Instruction: Reproduce only the lines from the one containing "const steak = new" through the one containing "cad_parts[node].hide_render = cad_parts[node].hide_viewport", exactly as written and with both ends included.

Source excerpt:
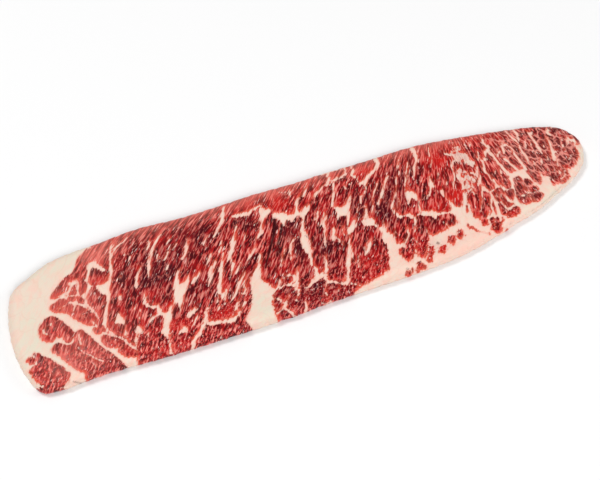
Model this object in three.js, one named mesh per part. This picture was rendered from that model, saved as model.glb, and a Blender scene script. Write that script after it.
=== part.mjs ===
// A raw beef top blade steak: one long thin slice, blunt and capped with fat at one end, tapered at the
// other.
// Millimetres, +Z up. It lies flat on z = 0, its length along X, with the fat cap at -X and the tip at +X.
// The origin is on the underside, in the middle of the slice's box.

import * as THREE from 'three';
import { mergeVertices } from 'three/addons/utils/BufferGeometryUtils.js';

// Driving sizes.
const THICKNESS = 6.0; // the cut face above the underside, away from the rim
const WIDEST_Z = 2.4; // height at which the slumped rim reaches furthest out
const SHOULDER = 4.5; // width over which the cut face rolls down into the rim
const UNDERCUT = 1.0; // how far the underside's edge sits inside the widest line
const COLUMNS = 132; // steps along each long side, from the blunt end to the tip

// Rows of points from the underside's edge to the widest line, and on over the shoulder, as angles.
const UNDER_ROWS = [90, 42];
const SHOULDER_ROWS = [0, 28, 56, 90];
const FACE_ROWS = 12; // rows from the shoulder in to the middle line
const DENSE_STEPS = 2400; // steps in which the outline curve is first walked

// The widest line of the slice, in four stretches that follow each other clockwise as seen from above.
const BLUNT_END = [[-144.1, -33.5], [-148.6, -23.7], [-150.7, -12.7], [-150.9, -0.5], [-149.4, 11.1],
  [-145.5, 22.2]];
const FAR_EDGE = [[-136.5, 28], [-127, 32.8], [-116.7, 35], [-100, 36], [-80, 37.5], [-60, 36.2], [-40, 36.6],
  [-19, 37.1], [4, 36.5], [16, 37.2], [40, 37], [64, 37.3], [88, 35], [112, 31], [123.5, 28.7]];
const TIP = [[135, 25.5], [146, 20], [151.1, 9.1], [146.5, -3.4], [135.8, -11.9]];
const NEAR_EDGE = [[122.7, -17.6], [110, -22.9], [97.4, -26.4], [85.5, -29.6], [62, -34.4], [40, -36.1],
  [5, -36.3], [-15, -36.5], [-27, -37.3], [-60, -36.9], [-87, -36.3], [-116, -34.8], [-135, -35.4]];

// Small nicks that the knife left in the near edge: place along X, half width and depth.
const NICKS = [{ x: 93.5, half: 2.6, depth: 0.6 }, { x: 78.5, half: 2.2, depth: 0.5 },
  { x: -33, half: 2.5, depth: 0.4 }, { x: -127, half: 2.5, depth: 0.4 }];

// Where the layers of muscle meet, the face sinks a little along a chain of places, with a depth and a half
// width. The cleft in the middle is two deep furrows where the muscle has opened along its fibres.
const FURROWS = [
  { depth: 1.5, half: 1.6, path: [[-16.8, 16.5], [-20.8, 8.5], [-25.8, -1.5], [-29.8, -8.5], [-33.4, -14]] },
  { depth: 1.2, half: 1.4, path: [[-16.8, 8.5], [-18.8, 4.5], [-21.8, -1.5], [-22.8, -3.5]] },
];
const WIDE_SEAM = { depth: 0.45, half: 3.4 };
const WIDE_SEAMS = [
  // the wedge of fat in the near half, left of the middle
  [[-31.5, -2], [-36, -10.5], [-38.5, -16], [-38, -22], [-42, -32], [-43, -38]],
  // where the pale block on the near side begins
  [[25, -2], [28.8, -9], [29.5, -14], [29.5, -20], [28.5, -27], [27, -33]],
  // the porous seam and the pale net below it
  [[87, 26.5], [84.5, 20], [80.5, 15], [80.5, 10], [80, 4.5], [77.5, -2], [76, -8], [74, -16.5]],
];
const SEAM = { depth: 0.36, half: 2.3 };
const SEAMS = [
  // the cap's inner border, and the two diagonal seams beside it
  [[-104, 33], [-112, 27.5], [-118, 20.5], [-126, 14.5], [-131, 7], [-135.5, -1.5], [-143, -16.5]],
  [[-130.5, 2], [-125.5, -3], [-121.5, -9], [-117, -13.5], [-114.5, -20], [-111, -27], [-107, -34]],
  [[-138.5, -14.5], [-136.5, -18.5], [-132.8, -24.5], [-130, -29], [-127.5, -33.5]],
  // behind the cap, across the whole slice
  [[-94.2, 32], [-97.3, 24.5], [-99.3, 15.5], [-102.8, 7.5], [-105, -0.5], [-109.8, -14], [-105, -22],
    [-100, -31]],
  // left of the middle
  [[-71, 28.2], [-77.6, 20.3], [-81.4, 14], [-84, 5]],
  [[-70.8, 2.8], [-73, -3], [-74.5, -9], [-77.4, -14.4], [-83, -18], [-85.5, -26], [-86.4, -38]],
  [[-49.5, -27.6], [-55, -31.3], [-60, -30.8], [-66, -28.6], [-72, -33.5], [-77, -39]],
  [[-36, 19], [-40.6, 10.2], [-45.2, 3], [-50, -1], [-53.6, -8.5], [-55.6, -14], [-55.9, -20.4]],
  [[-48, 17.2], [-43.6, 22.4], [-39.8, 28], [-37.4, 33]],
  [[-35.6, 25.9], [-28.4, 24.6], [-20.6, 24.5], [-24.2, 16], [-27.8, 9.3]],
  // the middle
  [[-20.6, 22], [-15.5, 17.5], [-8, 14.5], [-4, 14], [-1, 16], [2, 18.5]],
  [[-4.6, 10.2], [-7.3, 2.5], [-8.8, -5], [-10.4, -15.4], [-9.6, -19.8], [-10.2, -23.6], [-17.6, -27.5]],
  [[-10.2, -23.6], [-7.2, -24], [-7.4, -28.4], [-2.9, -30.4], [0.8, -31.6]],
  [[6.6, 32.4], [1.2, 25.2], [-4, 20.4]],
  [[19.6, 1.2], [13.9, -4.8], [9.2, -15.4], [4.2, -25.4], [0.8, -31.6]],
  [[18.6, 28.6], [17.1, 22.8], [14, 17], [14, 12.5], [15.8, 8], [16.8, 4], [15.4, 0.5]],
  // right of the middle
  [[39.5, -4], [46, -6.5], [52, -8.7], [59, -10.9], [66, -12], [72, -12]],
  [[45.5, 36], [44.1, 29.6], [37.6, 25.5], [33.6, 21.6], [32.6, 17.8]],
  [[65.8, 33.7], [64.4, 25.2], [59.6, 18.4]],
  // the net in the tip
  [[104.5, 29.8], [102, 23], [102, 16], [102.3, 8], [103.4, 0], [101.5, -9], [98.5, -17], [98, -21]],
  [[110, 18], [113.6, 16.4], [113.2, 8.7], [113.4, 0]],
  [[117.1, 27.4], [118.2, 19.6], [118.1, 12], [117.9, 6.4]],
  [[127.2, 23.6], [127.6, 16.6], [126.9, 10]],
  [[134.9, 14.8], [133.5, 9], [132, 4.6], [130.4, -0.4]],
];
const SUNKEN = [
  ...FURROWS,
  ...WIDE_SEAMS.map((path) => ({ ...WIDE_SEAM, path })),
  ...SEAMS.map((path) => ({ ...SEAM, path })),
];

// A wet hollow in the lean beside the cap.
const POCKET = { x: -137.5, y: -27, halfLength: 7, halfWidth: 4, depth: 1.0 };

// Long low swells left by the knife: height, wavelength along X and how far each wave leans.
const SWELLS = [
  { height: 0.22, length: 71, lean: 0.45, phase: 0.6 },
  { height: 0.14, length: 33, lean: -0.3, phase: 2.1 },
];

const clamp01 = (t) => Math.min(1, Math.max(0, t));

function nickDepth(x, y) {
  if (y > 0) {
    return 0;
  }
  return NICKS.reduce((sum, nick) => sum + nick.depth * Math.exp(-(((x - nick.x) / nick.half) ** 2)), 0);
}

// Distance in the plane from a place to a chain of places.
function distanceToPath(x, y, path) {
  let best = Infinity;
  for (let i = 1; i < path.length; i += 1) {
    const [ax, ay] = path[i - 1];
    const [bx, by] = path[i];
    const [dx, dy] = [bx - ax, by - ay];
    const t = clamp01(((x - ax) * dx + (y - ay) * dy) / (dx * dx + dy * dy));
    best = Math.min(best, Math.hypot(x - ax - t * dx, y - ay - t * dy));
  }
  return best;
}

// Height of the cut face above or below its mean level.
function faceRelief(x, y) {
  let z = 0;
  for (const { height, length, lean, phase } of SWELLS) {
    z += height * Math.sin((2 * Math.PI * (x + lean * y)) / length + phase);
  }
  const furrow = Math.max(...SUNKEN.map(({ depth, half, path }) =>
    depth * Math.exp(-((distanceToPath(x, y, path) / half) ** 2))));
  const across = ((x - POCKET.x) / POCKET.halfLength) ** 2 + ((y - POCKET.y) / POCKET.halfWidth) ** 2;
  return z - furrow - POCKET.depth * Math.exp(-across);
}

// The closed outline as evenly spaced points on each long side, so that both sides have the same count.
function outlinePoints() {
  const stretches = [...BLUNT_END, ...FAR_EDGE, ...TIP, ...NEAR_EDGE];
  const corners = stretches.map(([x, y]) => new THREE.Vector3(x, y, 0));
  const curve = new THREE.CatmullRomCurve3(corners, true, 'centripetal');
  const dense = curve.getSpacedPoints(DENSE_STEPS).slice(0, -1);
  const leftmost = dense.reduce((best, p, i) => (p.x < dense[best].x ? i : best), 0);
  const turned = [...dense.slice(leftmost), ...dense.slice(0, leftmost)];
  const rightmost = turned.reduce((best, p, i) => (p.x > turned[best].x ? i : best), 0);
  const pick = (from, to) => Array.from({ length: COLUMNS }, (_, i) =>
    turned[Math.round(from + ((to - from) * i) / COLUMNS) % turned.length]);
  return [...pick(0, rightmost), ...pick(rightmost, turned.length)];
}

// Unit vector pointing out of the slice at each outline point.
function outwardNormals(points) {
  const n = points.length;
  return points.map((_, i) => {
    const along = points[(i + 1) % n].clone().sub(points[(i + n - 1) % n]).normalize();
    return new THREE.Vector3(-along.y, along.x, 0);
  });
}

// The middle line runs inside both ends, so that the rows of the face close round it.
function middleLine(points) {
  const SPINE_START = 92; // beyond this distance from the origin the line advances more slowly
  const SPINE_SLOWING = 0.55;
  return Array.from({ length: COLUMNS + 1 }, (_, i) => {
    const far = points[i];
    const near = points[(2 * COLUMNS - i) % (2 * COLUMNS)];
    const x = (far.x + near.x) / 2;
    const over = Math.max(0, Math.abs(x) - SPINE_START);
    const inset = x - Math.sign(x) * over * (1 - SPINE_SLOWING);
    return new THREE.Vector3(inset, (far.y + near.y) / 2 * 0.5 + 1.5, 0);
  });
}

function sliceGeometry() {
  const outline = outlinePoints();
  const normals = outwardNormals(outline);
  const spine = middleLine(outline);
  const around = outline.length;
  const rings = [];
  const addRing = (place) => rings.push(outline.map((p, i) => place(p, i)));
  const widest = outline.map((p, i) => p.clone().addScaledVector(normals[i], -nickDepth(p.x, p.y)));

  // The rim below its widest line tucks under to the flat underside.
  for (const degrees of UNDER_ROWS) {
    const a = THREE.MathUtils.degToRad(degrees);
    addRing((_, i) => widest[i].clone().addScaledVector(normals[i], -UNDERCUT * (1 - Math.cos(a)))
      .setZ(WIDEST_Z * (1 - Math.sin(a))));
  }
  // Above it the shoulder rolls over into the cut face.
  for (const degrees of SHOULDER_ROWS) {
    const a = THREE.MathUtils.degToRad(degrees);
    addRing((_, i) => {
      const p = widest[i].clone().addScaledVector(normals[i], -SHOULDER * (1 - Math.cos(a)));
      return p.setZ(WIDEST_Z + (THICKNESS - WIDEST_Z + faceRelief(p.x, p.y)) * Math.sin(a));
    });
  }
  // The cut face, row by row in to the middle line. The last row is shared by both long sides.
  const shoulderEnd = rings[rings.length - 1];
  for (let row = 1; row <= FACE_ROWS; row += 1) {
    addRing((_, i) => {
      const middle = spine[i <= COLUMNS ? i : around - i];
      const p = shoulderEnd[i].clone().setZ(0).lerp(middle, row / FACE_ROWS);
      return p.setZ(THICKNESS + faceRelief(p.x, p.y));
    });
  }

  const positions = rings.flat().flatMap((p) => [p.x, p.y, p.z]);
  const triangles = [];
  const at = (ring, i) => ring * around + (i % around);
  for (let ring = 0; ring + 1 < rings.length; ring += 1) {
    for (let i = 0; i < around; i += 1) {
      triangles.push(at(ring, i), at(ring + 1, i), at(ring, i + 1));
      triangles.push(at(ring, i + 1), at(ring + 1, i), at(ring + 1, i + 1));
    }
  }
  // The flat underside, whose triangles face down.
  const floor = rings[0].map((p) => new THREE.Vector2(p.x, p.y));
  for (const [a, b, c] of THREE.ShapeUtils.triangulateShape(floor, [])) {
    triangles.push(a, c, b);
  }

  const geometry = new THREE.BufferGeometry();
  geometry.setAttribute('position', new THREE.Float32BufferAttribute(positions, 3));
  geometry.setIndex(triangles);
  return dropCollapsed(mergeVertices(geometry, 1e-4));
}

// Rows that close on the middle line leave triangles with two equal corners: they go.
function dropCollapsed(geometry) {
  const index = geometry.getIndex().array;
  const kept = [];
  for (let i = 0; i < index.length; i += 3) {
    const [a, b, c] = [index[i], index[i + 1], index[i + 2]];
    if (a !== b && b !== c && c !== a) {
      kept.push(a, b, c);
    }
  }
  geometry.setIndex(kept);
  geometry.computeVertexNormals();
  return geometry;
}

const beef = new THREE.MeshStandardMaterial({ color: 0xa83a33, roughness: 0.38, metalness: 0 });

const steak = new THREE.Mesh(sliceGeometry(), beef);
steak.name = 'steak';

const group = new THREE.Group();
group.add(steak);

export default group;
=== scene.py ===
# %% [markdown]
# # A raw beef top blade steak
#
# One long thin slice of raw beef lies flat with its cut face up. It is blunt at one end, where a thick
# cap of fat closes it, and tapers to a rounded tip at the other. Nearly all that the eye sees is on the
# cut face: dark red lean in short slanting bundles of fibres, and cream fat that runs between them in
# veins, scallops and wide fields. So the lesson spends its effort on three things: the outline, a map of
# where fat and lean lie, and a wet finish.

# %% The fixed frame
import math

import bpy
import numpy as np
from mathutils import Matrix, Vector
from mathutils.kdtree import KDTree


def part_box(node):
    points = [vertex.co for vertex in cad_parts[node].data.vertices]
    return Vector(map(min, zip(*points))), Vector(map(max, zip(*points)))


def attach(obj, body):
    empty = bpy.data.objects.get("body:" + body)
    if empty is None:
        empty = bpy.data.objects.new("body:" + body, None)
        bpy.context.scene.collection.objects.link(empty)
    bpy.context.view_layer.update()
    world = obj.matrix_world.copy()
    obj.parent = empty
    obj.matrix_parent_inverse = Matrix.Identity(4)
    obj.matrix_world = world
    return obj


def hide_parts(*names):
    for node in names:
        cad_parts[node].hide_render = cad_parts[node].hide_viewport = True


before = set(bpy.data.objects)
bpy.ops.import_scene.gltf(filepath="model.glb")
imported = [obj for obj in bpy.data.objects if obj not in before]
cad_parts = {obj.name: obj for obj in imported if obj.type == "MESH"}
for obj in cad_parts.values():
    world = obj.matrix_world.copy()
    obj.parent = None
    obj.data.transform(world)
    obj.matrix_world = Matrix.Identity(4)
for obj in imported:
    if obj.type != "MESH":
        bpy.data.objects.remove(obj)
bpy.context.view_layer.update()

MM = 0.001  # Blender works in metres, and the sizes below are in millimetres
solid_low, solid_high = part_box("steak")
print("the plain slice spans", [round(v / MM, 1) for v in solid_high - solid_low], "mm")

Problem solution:
const steak = new THREE.Mesh(sliceGeometry(), beef);
steak.name = 'steak';

const group = new THREE.Group();
group.add(steak);

export default group;
=== scene.py ===
# %% [markdown]
# # A raw beef top blade steak
#
# One long thin slice of raw beef lies flat with its cut face up. It is blunt at one end, where a thick
# cap of fat closes it, and tapers to a rounded tip at the other. Nearly all that the eye sees is on the
# cut face: dark red lean in short slanting bundles of fibres, and cream fat that runs between them in
# veins, scallops and wide fields. So the lesson spends its effort on three things: the outline, a map of
# where fat and lean lie, and a wet finish.

# %% The fixed frame
import math

import bpy
import numpy as np
from mathutils import Matrix, Vector
from mathutils.kdtree import KDTree


def part_box(node):
    points = [vertex.co for vertex in cad_parts[node].data.vertices]
    return Vector(map(min, zip(*points))), Vector(map(max, zip(*points)))


def attach(obj, body):
    empty = bpy.data.objects.get("body:" + body)
    if empty is None:
        empty = bpy.data.objects.new("body:" + body, None)
        bpy.context.scene.collection.objects.link(empty)
    bpy.context.view_layer.update()
    world = obj.matrix_world.copy()
    obj.parent = empty
    obj.matrix_parent_inverse = Matrix.Identity(4)
    obj.matrix_world = world
    return obj


def hide_parts(*names):
    for node in names:
        cad_parts[node].hide_render = cad_parts[node].hide_viewport = True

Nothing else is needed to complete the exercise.